■ **Challenge**
Repeat the material exactly, every line of it.

■ **Records that describe objects**
>>
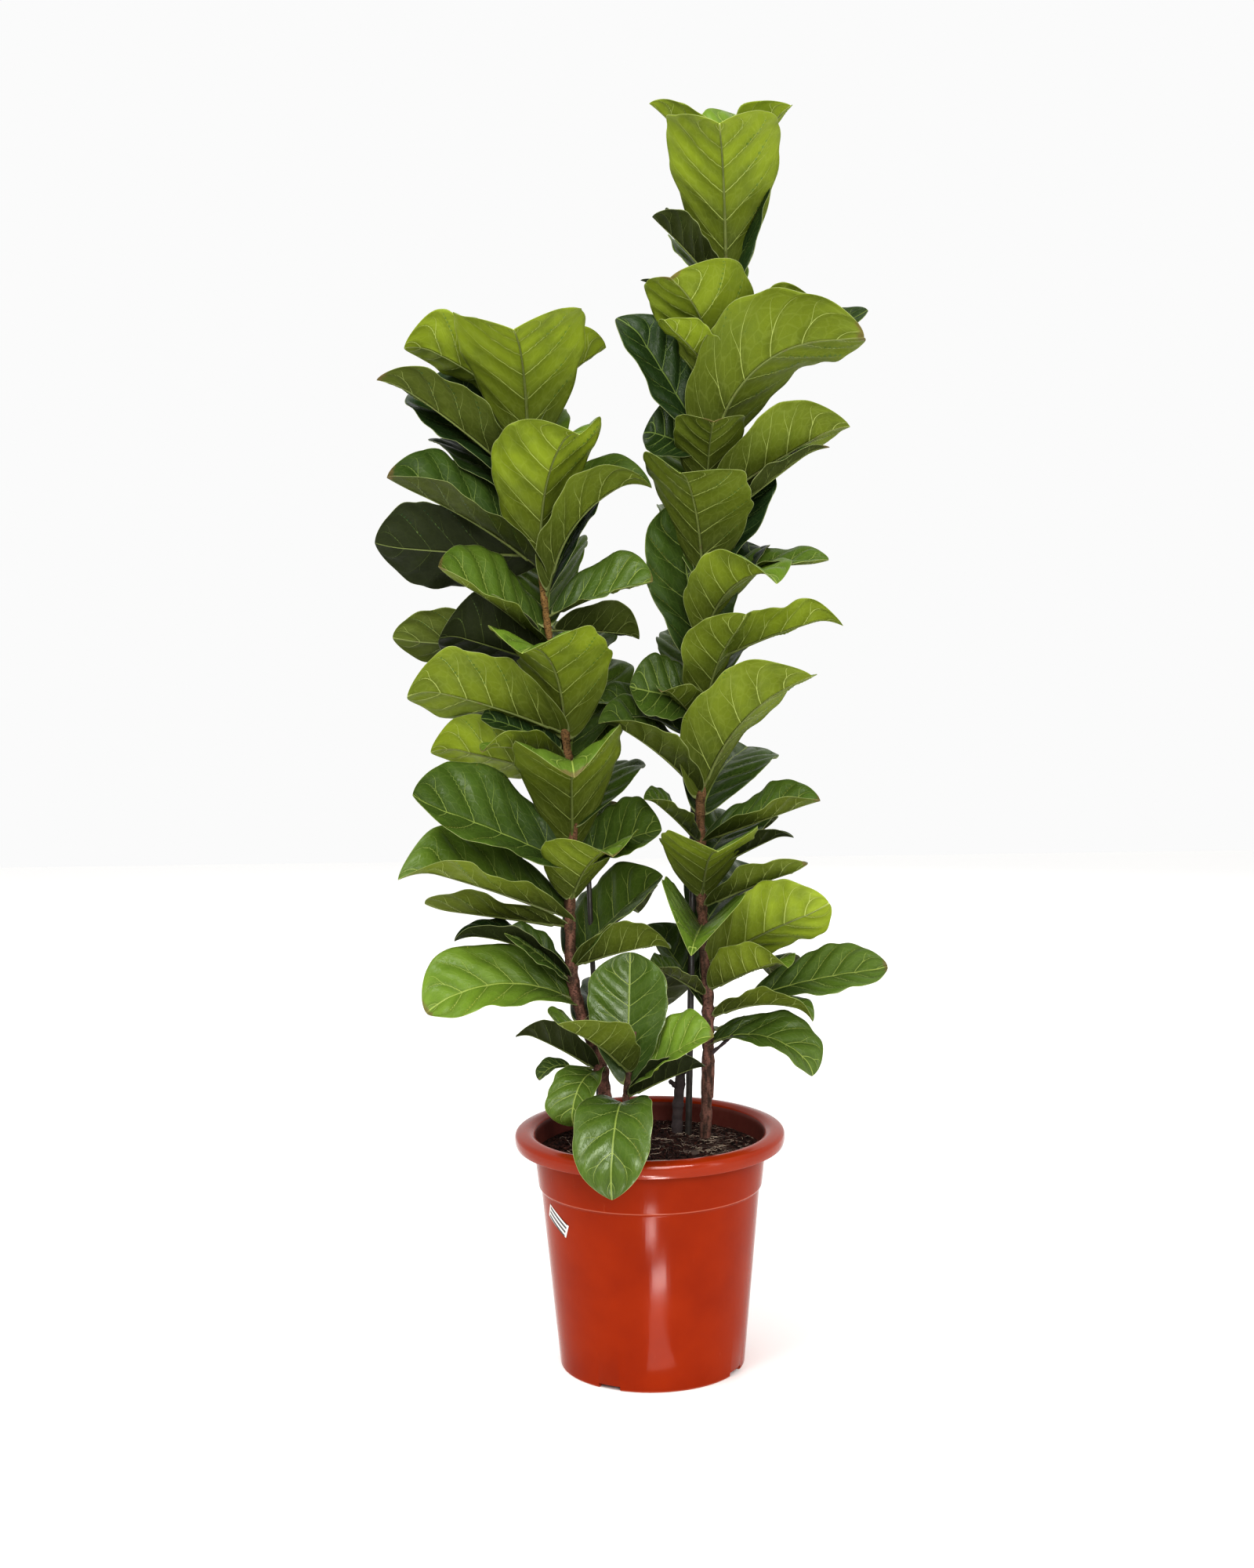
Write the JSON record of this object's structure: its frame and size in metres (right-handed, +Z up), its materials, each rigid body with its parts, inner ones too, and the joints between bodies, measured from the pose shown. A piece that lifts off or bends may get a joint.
{
  "type": "potted fiddle leaf fig",
  "caption": "Tall fiddle leaf fig with upright leafy stems and broad waved leaves, standing in soil in a round terracotta-coloured plastic pot with a rolled lip.",
  "frame": {"origin": "middle of the pot's flat underside, on the surface it stands on", "axes": "+Z up along the pot's axis, -Y to the front, +X to the right seen from the front"},
  "size_m": [0.6536, 0.4483, 1.5928],
  "materials": {
    "pot_plastic": "satin",
    "soil": "matte",
    "sticker": "satin",
    "leaf": "satin",
    "bark": "matte",
    "stake": "satin"
  },
  "bodies": {
    "root": {"pot": "pot_plastic", "soil": "soil", "sticker": "sticker", "leafy_stem_left": "leaf", "leafy_stem_right": "leaf", "leafy_shoot_front": "leaf", "stump": "bark", "stake_right": "stake", "stake_left": "stake"}
  },
  "joints": []
}
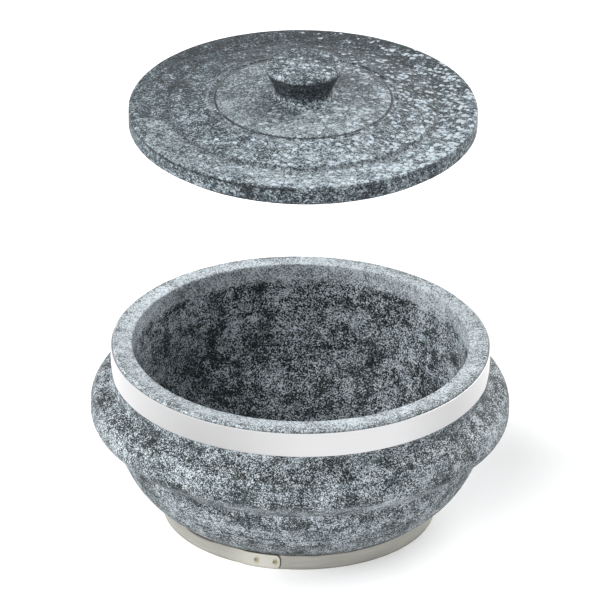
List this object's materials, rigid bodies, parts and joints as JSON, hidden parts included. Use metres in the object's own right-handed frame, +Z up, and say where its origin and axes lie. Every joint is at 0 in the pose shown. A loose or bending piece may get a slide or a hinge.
{
  "type": "lidded stone pot",
  "caption": "Round stone cooking pot with a carrying flange, steel straps round its rim and foot, and a flat stone lid with a turned knob.",
  "frame": {"origin": "centre of the foot's underside, on the bench", "axes": "+Z up along the turning axis; -Y towards the front, where the foot strap's lap is just to the left"},
  "size_m": [0.1992, 0.1992, 0.2366],
  "materials": {
    "bowl_stone": "matt turned speckled stone",
    "polished_steel": "polished stainless",
    "satin_steel": "satin stainless",
    "lid_stone": "matt turned layered stone"
  },
  "bodies": {
    "pot": {"stone_bowl": "bowl_stone", "rim_band": "polished_steel", "foot_ring": "satin_steel"},
    "lid": {"stone_lid": "lid_stone"}
  },
  "joints": [
    {"name": "lid_lift", "type": "slide", "parent": "pot", "child": "lid", "axis": [0, 0, 1], "range_m": [-0.116, 0]}
  ]
}
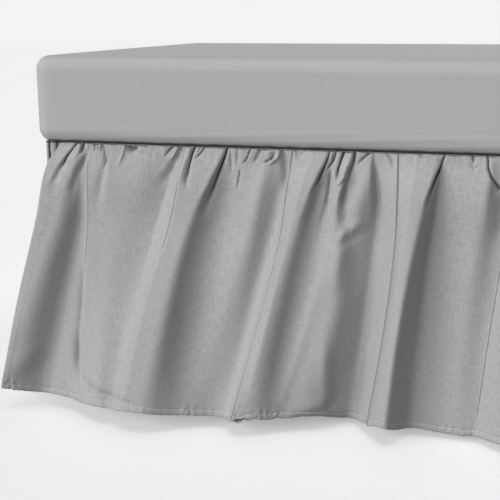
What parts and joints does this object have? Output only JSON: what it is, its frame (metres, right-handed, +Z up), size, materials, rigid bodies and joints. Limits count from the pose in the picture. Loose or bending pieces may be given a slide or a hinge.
{
  "type": "bed skirt on a cot bed with its mattress",
  "caption": "Gathered ruffle bed skirt hanging from under a cot mattress on a plain bed base, with split corners and a narrow stitched hem.",
  "frame": {"origin": "on the floor, under the middle of the whole part's box", "axes": "+Z up; +X along the long sides of the bed, to the right seen from the front; -Y faces the front ruffle, the one with the modelled folds"},
  "size_m": [1.4514, 0.856, 0.4689],
  "materials": {
    "skirt_cotton": "matte plain-weave cotton, mid grey",
    "mattress_sheet": "smooth tight cotton fitted sheet, mid grey",
    "painted_wood": "satin white paint"
  },
  "bodies": {
    "root": {"ruffle_front": "skirt_cotton", "ruffle_back": "skirt_cotton", "ruffle_left": "skirt_cotton", "ruffle_right": "skirt_cotton", "deck": "skirt_cotton", "mattress": "mattress_sheet", "bed_base": "painted_wood", "leg_front_left": "painted_wood", "leg_front_right": "painted_wood", "leg_back_left": "painted_wood", "leg_back_right": "painted_wood"}
  },
  "joints": []
}
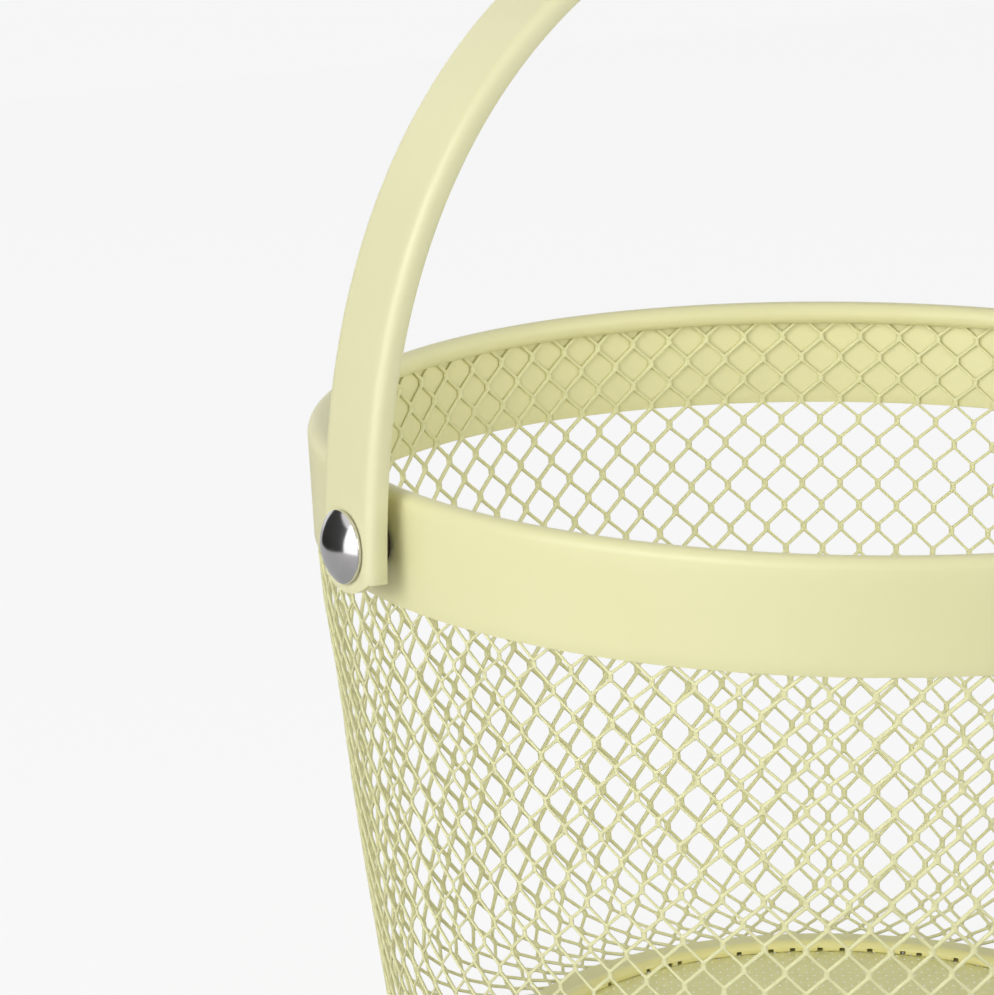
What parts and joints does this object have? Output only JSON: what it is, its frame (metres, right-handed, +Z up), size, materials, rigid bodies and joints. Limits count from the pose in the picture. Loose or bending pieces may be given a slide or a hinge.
{
  "type": "metal basket",
  "caption": "Round tapered mesh basket with a solid rim band and a swing handle; it holds and carries small things.",
  "frame": {"origin": "on the table, under the middle of the basket", "axes": "+Z up, X along the axis that the handle swings about, Y across it"},
  "size_m": [0.2648, 0.24, 0.2761],
  "materials": {
    "coat": "satin powder coat, pale yellow-green",
    "steel": "polished",
    "dark_steel": "dark oxide"
  },
  "bodies": {
    "basket": {"rim_band": "coat", "wall_mesh": "coat", "base_ring": "coat", "base_mesh": "coat", "rivet_left": "steel", "rivet_right": "steel", "spacer_left": "dark_steel", "spacer_right": "dark_steel", "washer_left": "steel", "washer_right": "steel"},
    "handle": {"handle": "coat"}
  },
  "joints": [
    {"name": "handle_swing", "type": "hinge", "parent": "basket", "child": "handle", "pos_m": [0, 0, 0.138], "axis": [1, 0, 0], "range_deg": [-115, 115]}
  ]
}
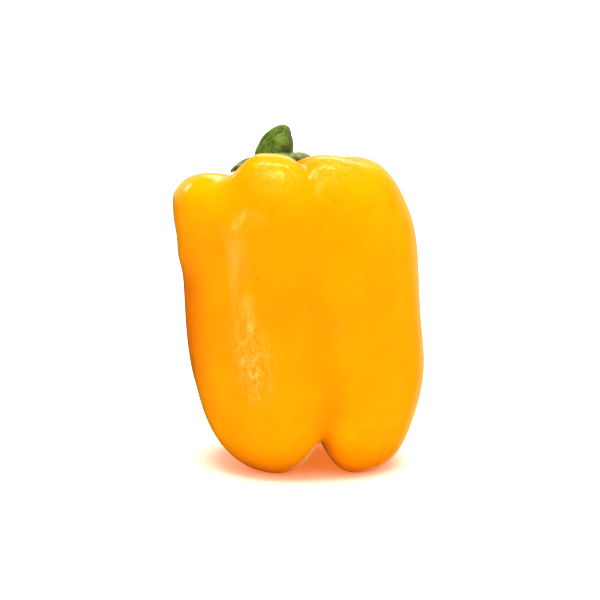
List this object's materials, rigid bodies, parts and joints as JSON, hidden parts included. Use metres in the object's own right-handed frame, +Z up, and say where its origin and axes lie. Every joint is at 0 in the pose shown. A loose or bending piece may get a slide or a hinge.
{
  "type": "bell pepper",
  "caption": "Blocky lobed bell pepper with a glossy yellow-orange skin and a short bent green stem, standing on the tips of its lobes.",
  "frame": {"origin": "middle of the whole pepper's bounding box, on the surface that its lobes stand on", "axes": "+Z up along the pepper's height, -Y towards the picture's viewer, +X to the viewer's right, the way the cut stem bends"},
  "size_m": [0.0848, 0.0786, 0.1153],
  "materials": {
    "fruit_skin": "glossy waxy yellow-orange pepper skin",
    "stem_green": "dull green stem and calyx with a dry brown cut end"
  },
  "bodies": {
    "root": {"fruit": "fruit_skin", "stem": "stem_green"}
  },
  "joints": []
}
<<
■ **Answer below**
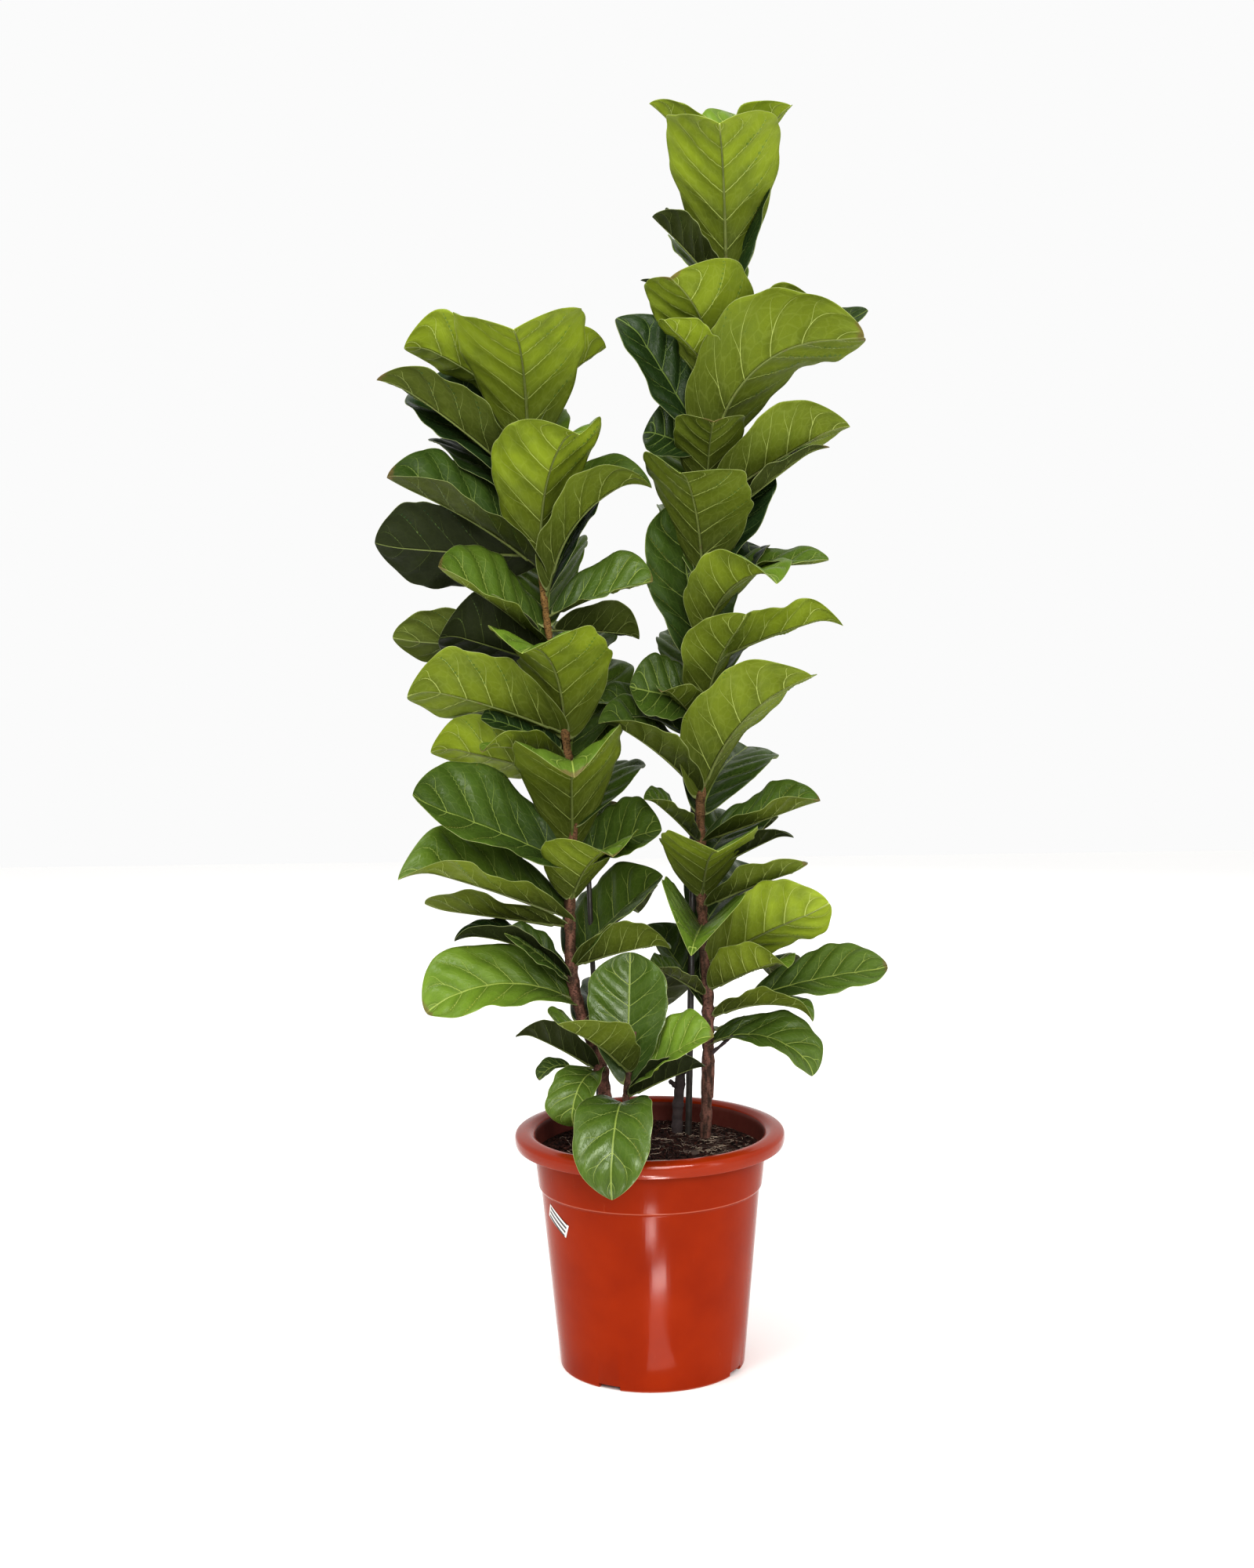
Write the JSON record of this object's structure: its frame and size in metres (right-handed, +Z up), its materials, each rigid body with its parts, inner ones too, and the joints between bodies, measured from the pose shown. A piece that lifts off or bends may get a joint.
{
  "type": "potted fiddle leaf fig",
  "caption": "Tall fiddle leaf fig with upright leafy stems and broad waved leaves, standing in soil in a round terracotta-coloured plastic pot with a rolled lip.",
  "frame": {"origin": "middle of the pot's flat underside, on the surface it stands on", "axes": "+Z up along the pot's axis, -Y to the front, +X to the right seen from the front"},
  "size_m": [0.6536, 0.4483, 1.5928],
  "materials": {
    "pot_plastic": "satin",
    "soil": "matte",
    "sticker": "satin",
    "leaf": "satin",
    "bark": "matte",
    "stake": "satin"
  },
  "bodies": {
    "root": {"pot": "pot_plastic", "soil": "soil", "sticker": "sticker", "leafy_stem_left": "leaf", "leafy_stem_right": "leaf", "leafy_shoot_front": "leaf", "stump": "bark", "stake_right": "stake", "stake_left": "stake"}
  },
  "joints": []
}
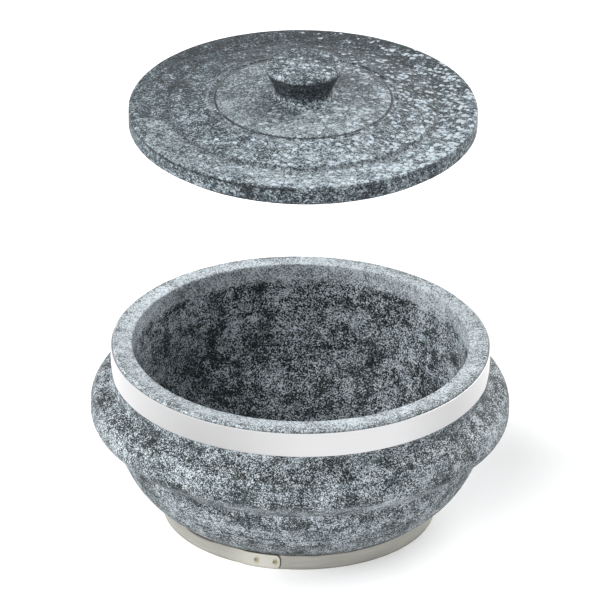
List this object's materials, rigid bodies, parts and joints as JSON, hidden parts included. Use metres in the object's own right-handed frame, +Z up, and say where its origin and axes lie. Every joint is at 0 in the pose shown. A loose or bending piece may get a slide or a hinge.
{
  "type": "lidded stone pot",
  "caption": "Round stone cooking pot with a carrying flange, steel straps round its rim and foot, and a flat stone lid with a turned knob.",
  "frame": {"origin": "centre of the foot's underside, on the bench", "axes": "+Z up along the turning axis; -Y towards the front, where the foot strap's lap is just to the left"},
  "size_m": [0.1992, 0.1992, 0.2366],
  "materials": {
    "bowl_stone": "matt turned speckled stone",
    "polished_steel": "polished stainless",
    "satin_steel": "satin stainless",
    "lid_stone": "matt turned layered stone"
  },
  "bodies": {
    "pot": {"stone_bowl": "bowl_stone", "rim_band": "polished_steel", "foot_ring": "satin_steel"},
    "lid": {"stone_lid": "lid_stone"}
  },
  "joints": [
    {"name": "lid_lift", "type": "slide", "parent": "pot", "child": "lid", "axis": [0, 0, 1], "range_m": [-0.116, 0]}
  ]
}
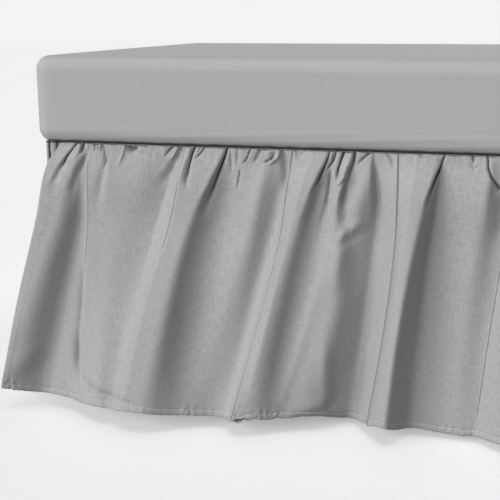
What parts and joints does this object have? Output only JSON: what it is, its frame (metres, right-handed, +Z up), size, materials, rigid bodies and joints. Limits count from the pose in the picture. Loose or bending pieces may be given a slide or a hinge.
{
  "type": "bed skirt on a cot bed with its mattress",
  "caption": "Gathered ruffle bed skirt hanging from under a cot mattress on a plain bed base, with split corners and a narrow stitched hem.",
  "frame": {"origin": "on the floor, under the middle of the whole part's box", "axes": "+Z up; +X along the long sides of the bed, to the right seen from the front; -Y faces the front ruffle, the one with the modelled folds"},
  "size_m": [1.4514, 0.856, 0.4689],
  "materials": {
    "skirt_cotton": "matte plain-weave cotton, mid grey",
    "mattress_sheet": "smooth tight cotton fitted sheet, mid grey",
    "painted_wood": "satin white paint"
  },
  "bodies": {
    "root": {"ruffle_front": "skirt_cotton", "ruffle_back": "skirt_cotton", "ruffle_left": "skirt_cotton", "ruffle_right": "skirt_cotton", "deck": "skirt_cotton", "mattress": "mattress_sheet", "bed_base": "painted_wood", "leg_front_left": "painted_wood", "leg_front_right": "painted_wood", "leg_back_left": "painted_wood", "leg_back_right": "painted_wood"}
  },
  "joints": []
}
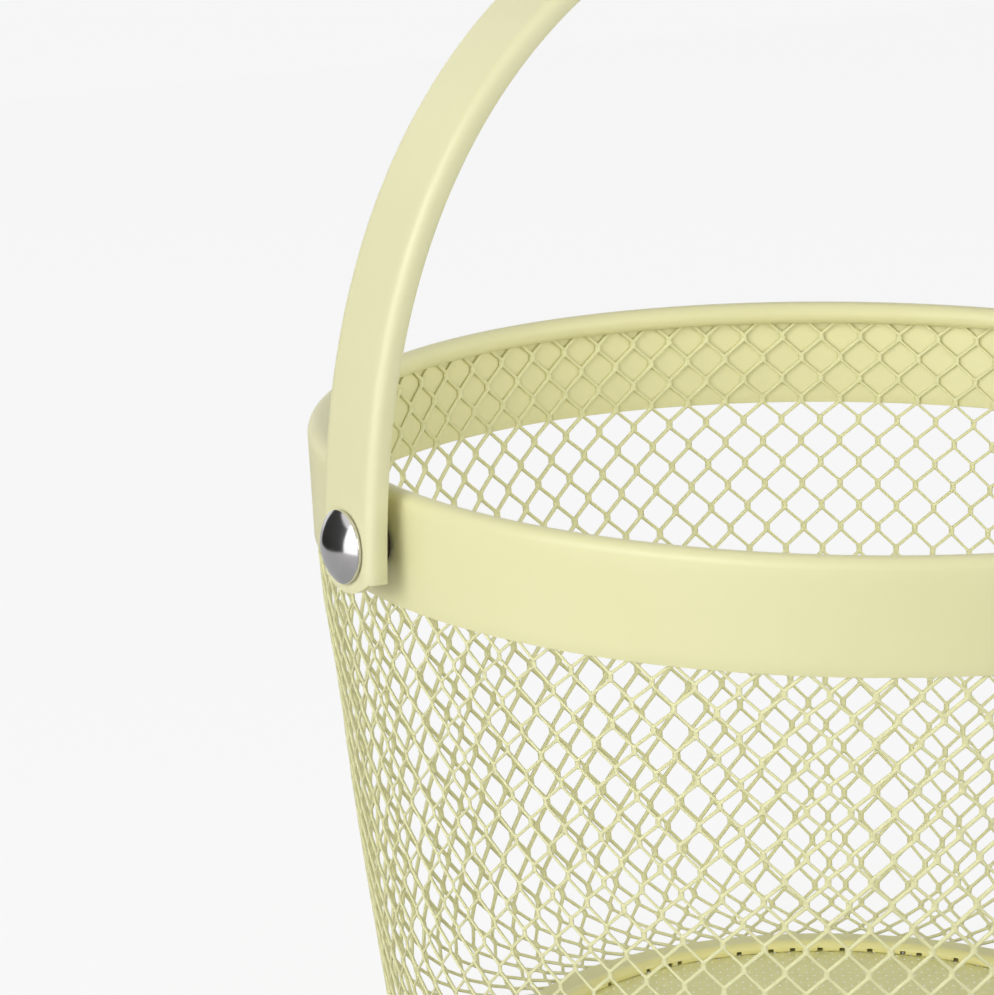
What parts and joints does this object have? Output only JSON: what it is, its frame (metres, right-handed, +Z up), size, materials, rigid bodies and joints. Limits count from the pose in the picture. Loose or bending pieces may be given a slide or a hinge.
{
  "type": "metal basket",
  "caption": "Round tapered mesh basket with a solid rim band and a swing handle; it holds and carries small things.",
  "frame": {"origin": "on the table, under the middle of the basket", "axes": "+Z up, X along the axis that the handle swings about, Y across it"},
  "size_m": [0.2648, 0.24, 0.2761],
  "materials": {
    "coat": "satin powder coat, pale yellow-green",
    "steel": "polished",
    "dark_steel": "dark oxide"
  },
  "bodies": {
    "basket": {"rim_band": "coat", "wall_mesh": "coat", "base_ring": "coat", "base_mesh": "coat", "rivet_left": "steel", "rivet_right": "steel", "spacer_left": "dark_steel", "spacer_right": "dark_steel", "washer_left": "steel", "washer_right": "steel"},
    "handle": {"handle": "coat"}
  },
  "joints": [
    {"name": "handle_swing", "type": "hinge", "parent": "basket", "child": "handle", "pos_m": [0, 0, 0.138], "axis": [1, 0, 0], "range_deg": [-115, 115]}
  ]
}
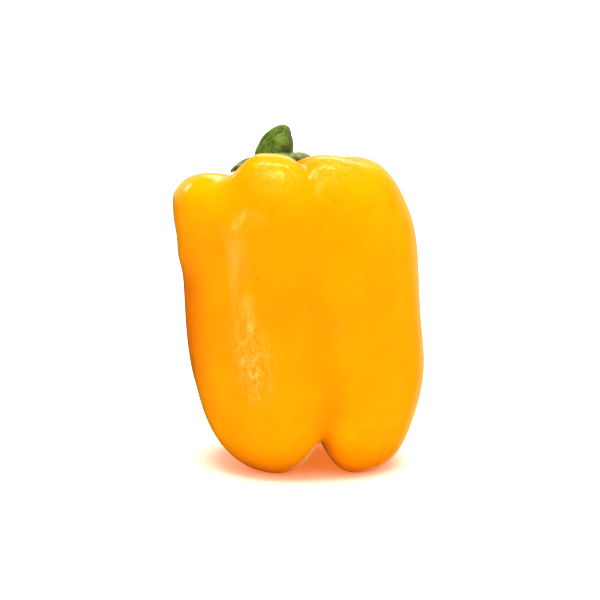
List this object's materials, rigid bodies, parts and joints as JSON, hidden parts included. Use metres in the object's own right-handed frame, +Z up, and say where its origin and axes lie. Every joint is at 0 in the pose shown. A loose or bending piece may get a slide or a hinge.
{
  "type": "bell pepper",
  "caption": "Blocky lobed bell pepper with a glossy yellow-orange skin and a short bent green stem, standing on the tips of its lobes.",
  "frame": {"origin": "middle of the whole pepper's bounding box, on the surface that its lobes stand on", "axes": "+Z up along the pepper's height, -Y towards the picture's viewer, +X to the viewer's right, the way the cut stem bends"},
  "size_m": [0.0848, 0.0786, 0.1153],
  "materials": {
    "fruit_skin": "glossy waxy yellow-orange pepper skin",
    "stem_green": "dull green stem and calyx with a dry brown cut end"
  },
  "bodies": {
    "root": {"fruit": "fruit_skin", "stem": "stem_green"}
  },
  "joints": []
}